I pointed him out to Stephanie, expecting her to be upset at his return. She said "It's good that he came home", I said to her "But I thought you didn't like him", to which she replied "I don't, but we will never make him go away again." Rhianon phoned the woman who had bought the geese to tell her of B2's return, she told Rhianon that Buffy was sad and offered to bring her back too.

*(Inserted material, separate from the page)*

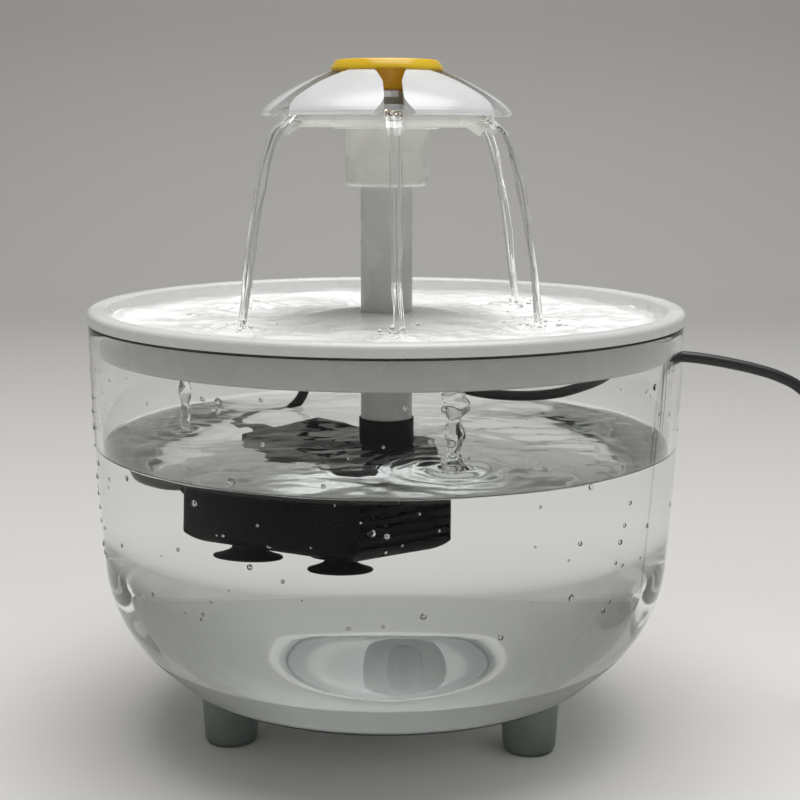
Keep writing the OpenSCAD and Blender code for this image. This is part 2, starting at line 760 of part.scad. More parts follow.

This spring Buffy and Pricilla [Canada goose] set up house in one nest box, Pricilla, a widow moved in with Buffy, a jilted wife whose husband, was off having a good time with Hiss, an African goose. They would take turns in sitting on the eggs but at times became a little boisterous and I was concerned that the eggs may be damaged so I set up a duplex for them. Upon candling Pricilla's eggs I found them to be infertile and gave her two of Buffy's eggs. Their neighbors Goosey and Bad-boy [Canada geese] moved in a couple of weeks later and Bad-boy became aggressive beating up on Pricilla each time she left her home, so security bars [a cage] was installed to keep her safe in her own home. The day came and goslings hatched, Pricilla and Buffy were so proud, Bad-boy's attitude softened as he sat on the roof of his neighbors house watching the goslings. Three days later the proud new mothers were released from the maternity ward and set off on new adventures with their babies. Buffy's faithless spouse suddenly regained interest in his wife and became a proud father in spite of his wife's obvious indiscretion... the proof of which is visible in the form of a cute little half Buff, half White Chinese gosling. Pricilla has become more of an aunt than a mother and comes and goes from the goslings lives, obviously upset that her "friend" went back to her husband.
Gos hatched in our incubator on the fourth of July, she was Rhianon's baby, so Rhianon will write her story.